London Congestion Charge Set to Rise
Thursday the 20th of July 2006
Following a rise to £8 in July of last year, London Mayor Ken Livingstone has further angered motorists and business groups when he announced that the city's congestion fare would rise £10 a day by 2008. Critics accused him of using the scheme to raise money while Livingstone has said the revenue would be ploughed back into public transport. The charge was originally set at £5 when introduced in 2003. The boundary of the congestion-charging zone will also extend next year to include the affluent boroughs of Kensington and Chelsea. Since the introduction of the charge it has been claimed that traffic congestion has reduced in the areas covered initially by a third but it would appear that there is no reduction in the number of lorries and vans! Livingstone has also announced that bus fares will rise by 10 percent in 2007 - as part of a move to pay down the £3 billion government loan to the city's public transport.

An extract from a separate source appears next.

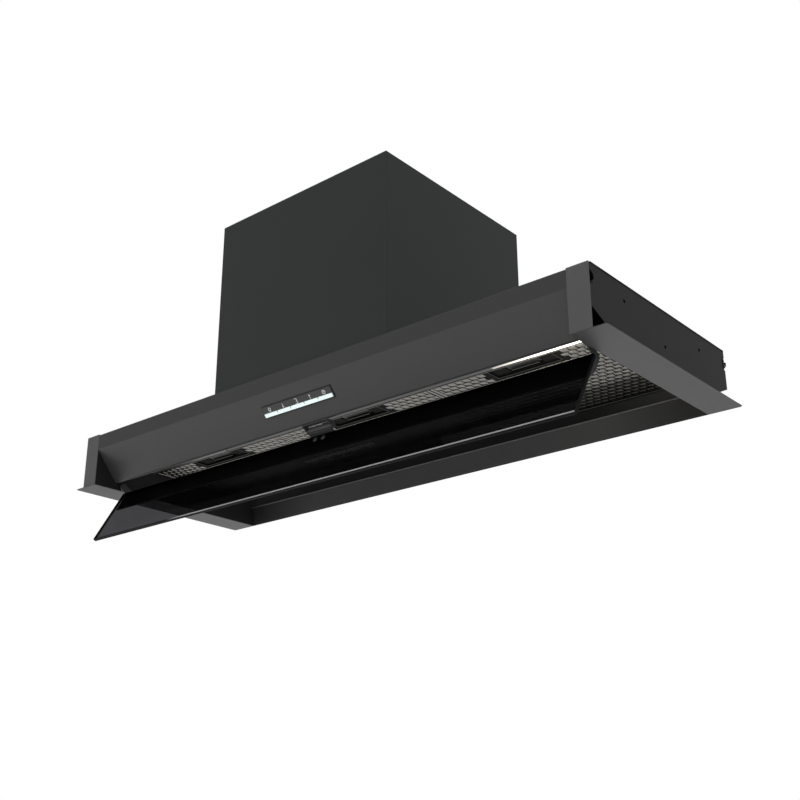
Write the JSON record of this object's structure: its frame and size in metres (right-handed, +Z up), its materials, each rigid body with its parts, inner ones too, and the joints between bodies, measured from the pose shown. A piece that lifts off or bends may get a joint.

This confirms to many what critics have previously claimed, that the congestion charge would fund a new private sector/public sector bureaucracy and that public transport fares would be used to do it. Over 4,000 ratepayers in London have successfully won a rates revaluation in court against the local authority, because of the damage to retail turnover in the area. Don't be surprised if at the next election in the UK the Tories get in, that the congestion charge in London will be abolished.